Monday, February 25, 2019

Cornwell's artistry on full display in Sharpe's Escape

Bernard Cornwell is extraordinarily skillful at recounting a great battle.  He is especially adept at introducing a small detail (drums bouncing down a hillside) that suggests the broader scope and horror of war.

Those skills are on full display in Sharpe’s Escape as Cornwell guides the reader through the Bussaco Campaign.  In that campaign, which took place in Portugal in 1810, the Portuguese and their English allies administer a sound drubbing to the over-confident French. 

As stirring as this battle scene is (and it’s an excellent piece of work by the author), it is only a side show.  The main story concerns Cornwell’s hero of the book’s title, Richard Sharpe, an English soldier.

In the course of assiduously carrying out his duties, Sharp incurs the anger of a wealthy Portuguese thug. (An odd characterization, I know, but one which fits this unsavory brute.) Sharp wins one round.

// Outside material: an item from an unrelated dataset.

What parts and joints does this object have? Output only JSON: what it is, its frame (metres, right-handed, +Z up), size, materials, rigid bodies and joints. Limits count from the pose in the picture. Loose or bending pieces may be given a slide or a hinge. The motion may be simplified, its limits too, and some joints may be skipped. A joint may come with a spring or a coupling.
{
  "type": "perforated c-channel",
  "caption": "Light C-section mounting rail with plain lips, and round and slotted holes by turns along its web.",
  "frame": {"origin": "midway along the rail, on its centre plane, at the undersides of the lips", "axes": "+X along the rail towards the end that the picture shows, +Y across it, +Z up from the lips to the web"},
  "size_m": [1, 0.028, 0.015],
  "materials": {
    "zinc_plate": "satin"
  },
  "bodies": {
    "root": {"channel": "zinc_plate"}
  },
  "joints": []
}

The thug wins another.  Their sparring escalates as each seeks revenge upon the other.  

From  the novel’s opening to its satisfying finish, Sharpe’s Escape is a delicious read. No one writing today can match Cornwell’s artistry in blending history with a rousing adventure story. 

I didn’t mean to read Colum McCann’s Thirteen Ways of Looking, or to buy it.  I’d already bought it. Already read it. A discovery I didn’t make until well into the novella, which gives the book its name. 

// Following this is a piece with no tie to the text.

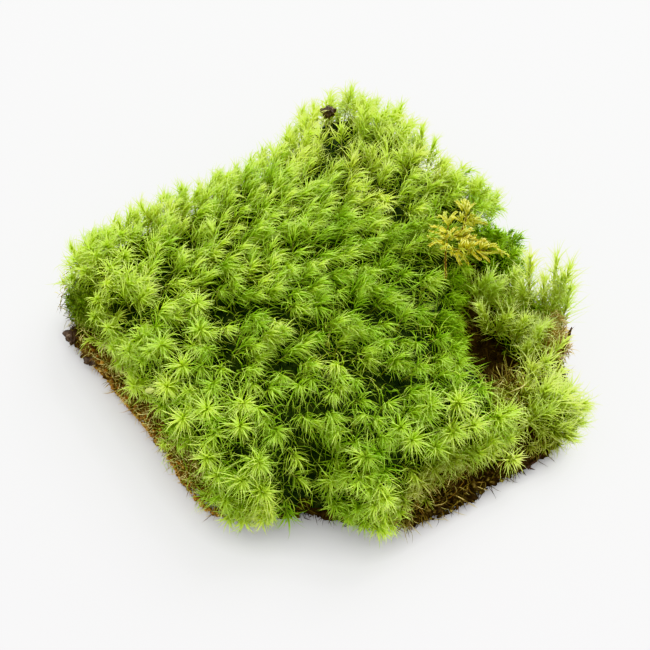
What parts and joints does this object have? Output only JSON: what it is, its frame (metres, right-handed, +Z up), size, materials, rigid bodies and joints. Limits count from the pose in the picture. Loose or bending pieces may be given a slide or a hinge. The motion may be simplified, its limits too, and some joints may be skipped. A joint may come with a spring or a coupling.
{
  "type": "moss clump",
  "caption": "Torn square clump of broom moss, tufts combed one way, on a thin flat-cut mat of brown humus, with a looser side tuft, feather moss fronds and litter.",
  "frame": {"origin": "middle of the clump's bounding box, on the ground, in the plane of the flat cut", "axes": "+Z up out of the moss, -Y the front edge nearest the viewer, +X to the viewer's right"},
  "size_m": [0.1518, 0.1562, 0.0348],
  "materials": {
    "broom_moss": "soft, thin green leaves with pale tips and dark depths",
    "pale_moss": "soft, pale yellow-green leaves",
    "dark_moss": "soft, deep green leaves",
    "feather_moss": "dry yellow branchlets on an orange-brown stem",
    "humus": "matt, fibrous brown",
    "soil": "matt, crumbly, nearly black",
    "bark": "matt, rough",
    "husk": "dry, straw coloured",
    "needle_brown": "smooth, dark"
  },
  "bodies": {
    "root": {"humus_mat": "humus", "main_cushion": "broom_moss", "side_tuft": "pale_moss", "dark_tuft": "dark_moss", "feather_frond": "feather_moss", "feather_frond_small": "feather_moss", "star_shoot": "pale_moss", "bark_flake": "bark", "needle": "needle_brown", "seed_husk": "husk", "soil_crumb_left": "soil", "soil_crumb_front": "soil", "soil_crumb_back": "soil"}
  },
  "joints": []
}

This seems familiar, I thought.  I’ve read this before. At first, I wondered if, perhaps, I’d read a section of the novella in The New Yorker or some other magazine.  But, no, there was the book on my shelf.   There was nothing to do now, but forge ahead.

Thirteen Ways of Looking is composed of a novella and three short stories.  Elements of loss, brutality and man’s fragility inhabit these stories, which are steeped in a stark and sober atmosphere.

McCann is a talented writer. The best introduction to that talent is found in his novel Let The Great World Spin.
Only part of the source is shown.